Como a obra de João Cabral de Melo Neto se insere entre as mais notáveis já produzidas em língua portuguesa, não me parece relevante tecer considerações sobre a mesma e sim tentar perceber em que medida a poética do autor pernambucano ganhou ou perdeu nesta transposição para o palco, que se vale de uma estrutura que nada tem a ver com a de um recital. 

Sem nenhum receio de estar enganado, acredito que Renato Farias fez um trabalho admirável, tanto no que diz respeito ao roteiro quanto à sua materialização cênica. O primeiro permite ao público (sobretudo aos espectadores que jamais leram João Cabral) um contato visceral, ainda que breve - a montagem dura apenas uma hora - com a obra do poeta. Quanto ao espetáculo, são inúmeros os seus acertos. A começar pela renúncia de se criarem "personagens".

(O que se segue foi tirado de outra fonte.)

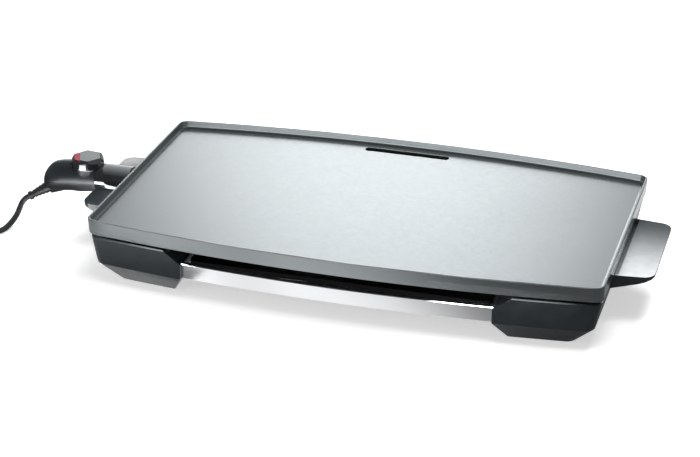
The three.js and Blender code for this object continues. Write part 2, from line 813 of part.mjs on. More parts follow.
// The right end frame; the split one is its mirror image, with a channel for the thermostat.
function endFrame(split) {
  const form = baseForm(0, frameTop, soleHeight);
  const hollow = baseForm(frameWall, frameTop - frameWall, -soleHeight * 2);
  const feet = bothSides((direction) => cut(
    form.intersect(footFace(0)).intersect(footSide(direction, 0)),
    hollow.intersect(footFace(frameWall)).intersect(footSide(direction, frameWall)),
  ));
  const wallHollow = baseForm(frameWall, frameTop + 5, soleHeight);
  const wall = cut(form.intersect(block([shelfReach, plateLength / 2], [-footBack - 1, footBack + 1],
    [shelfBottom, frameTop])), wallHollow);
  const shelf = form.intersect(block([shelfReach, plateLength / 2], [-shelfHalfWidth, shelfHalfWidth],
    [shelfBottom, shelfBottom + shelfThickness]));
  const shelfBosses = bothSides((direction) => rod('z', shelfBossRadius, shelfBottom - shelfBossDepth,
    shelfBottom + shelfThickness, [shelfScrewX, direction * shelfScrewY, 0]));
  const posts = bothSides((direction) => rod('z', postRadius, soleHeight, frameTop - frameWall / 2,
    [postX, direction * postY, 0]));
  const railBosses = bothSides((direction) => rod('z', screwHeadRadius, railTop + seatGap,
    frameTop - frameWall / 2, [railScrewX, direction * railScrewY, 0]));
  const groove = block([grooveStart, grooveEnd], [-handleHalfWidth + handleSkin, handleHalfWidth - handleSkin],
    [frameTop - grooveDepth, rimTop]);
  const padRecess = bothSides((direction) => rod('z', footPadRadius + seatGap, 0, footPadHeight + seatGap,
    [postX, direction * postY, 0]));
  const stemHoles = bothSides((direction) => rod('z', restStemRadius + seatGap,
    frameTop - restStemLength - seatGap, rimTop, [postX, direction * postY, 0]));
  const railSlots = bothSides((direction) => railSweep(direction, railSection(seatGap), railEnd + overrun));
  const railHoles = bothSides((direction) => rod('z', screwRadius + seatGap, railTop - overrun,
    frameTop - frameWall - overrun, [railScrewX, direction * railScrewY, 0], { sides: holeSides }));
  const shelfHoles = bothSides((direction) => rod('z', screwRadius + seatGap, shelfBottom - shelfBossDepth + 1,
    panBottom, [shelfScrewX, direction * shelfScrewY, 0], { sides: holeSides }));
  const frame = cut(
    joined(...feet, wall, shelf, ...shelfBosses, ...posts, ...railBosses, handle(split)),
    groove, ...padRecess, ...stemHoles, ...railSlots, ...railHoles, ...shelfHoles,
  );
  if (!split) return frame;
  const channel = block([grooveStart - seatGap, handleTip + overrun],
    [-channelHalfWidth, channelHalfWidth], [0, rimTop]);
  const notch = block([shelfReach, plateLength / 2], [-notchHalfWidth, notchHalfWidth], [notchFloor, rimTop]);
  return moved(cut(frame, channel, notch), new THREE.Matrix4().makeScale(-1, 1, 1));
}

addPiece('right_end_frame', endFrame(false), blackPlastic);
addPiece('left_end_frame', endFrame(true), blackPlastic);

function rail(direction) {
  const strip = railSweep(direction, railSection(0), railEnd);
  const holes = ends.map(([, end]) => rod('z', screwRadius + seatGap, railTop - railThickness - overrun,
    railTop + overrun, [end * railScrewX, direction * railScrewY, 0], { sides: holeSides }));
  return cut(strip, ...holes);
}

for (const [sideName, direction] of sides) {
  addPiece(`${sideName}_rail`, rail(direction), brightSteel);
  for (const [endName, end] of ends) {
    addPiece(`rail_screw_${sideName}_${endName}`, screw(end * railScrewX, direction * railScrewY,
      railTop - railThickness - seatGap, railTop + railScrewReach), screwSteel);
    const place = [end * postX, direction * postY, 0];
    addPiece(`foot_pad_${sideName}_${endName}`, rod('z', footPadRadius - footPadBevel, 0, footPadHeight, place,
      { endRadius: footPadRadius, sides: roundSides }), rubber);
    const restTop = floorUnder - seatGap;
    const pad = joined(
      rod('z', restPadRadius, frameTop + seatGap, restTop, place, { endRadius: restPadRadius - restPadDraft }),
      rod('z', restStemRadius, frameTop - restStemLength, restTop - overrun, place),
    );
    addPiece(`plate_rest_${sideName}_${endName}`, pad, silicone);
  }
}

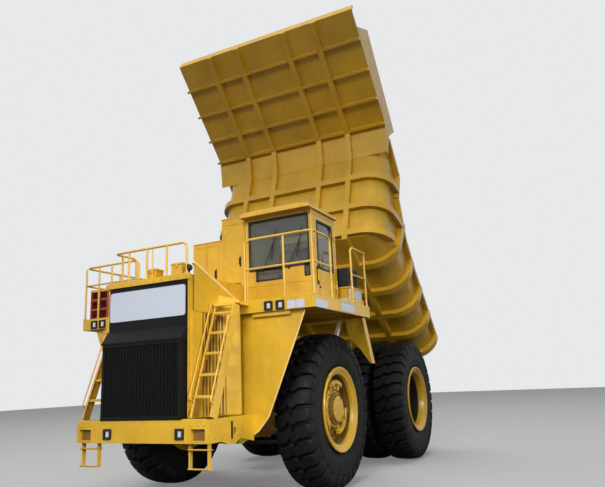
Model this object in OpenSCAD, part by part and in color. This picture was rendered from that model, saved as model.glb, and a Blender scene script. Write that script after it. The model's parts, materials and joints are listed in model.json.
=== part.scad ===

Os atores são porta-vozes da poesia e no máximo falam na primeira pessoa, como o faria o poeta. E o jogo cênico que estabelecem - as tensões, alegrias, perplexidades etc. - se dá através das palavras e das imagens que elas sugerem. E estas são plenas de criatividade, ainda que simples - malas que sugerem partidas ou retornos, pedaços de cana que ora delimitam o espaço, ora se transformam em objetos de percussão ou de ameaça, e assim por diante. E cabe também destacar a passagem em que o flamenco e os ciganos são homenageados (João Cabral viveu muitos anos em Sevilha), a mais expressiva do espetáculo.

Com relação ao elenco, todos os atores se apropriam do texto com grande autoridade e o proferem de forma clara e sóbria, dispensando maiores e desnecessárias ênfases. E no que concerne ao universo gestual, a mesma clareza e sobriedade se fazem presentes, o que confere grande unidade às performances de Raphael Vianna, Gaby Haviaras, Caetano O'Maihlan e Rafael Sieg.

No tocante à equipe técnica, considero irrepreensíveis as contribuições de todos os profissionais envolvidos nesta mais do que oportuna empreitada teatral - Thiago Mendonça (direção de arte e figurino), Rafael Sieg (iluminação), Melissa Paro (cenografia), Eliane Carvalho (flamenco), Alejandro Alejo (consultoria cajón), Luciano Camara (consultoria guitarra flamenca), Edu Viola (liutaio da guitarra) e Ezequiel Blanc (visagismo). Cabe também destacar a belíssima participação de Diego Zarcon (intérprete do cante a palo seco).

JOÃO CABRAL - Poesias de João Cabral de Melo Neto. Roteiro e direção de Renato Farias. Com a Companhia de Teatro Íntimo. Sede das Cias. Sábado a segunda, 20h.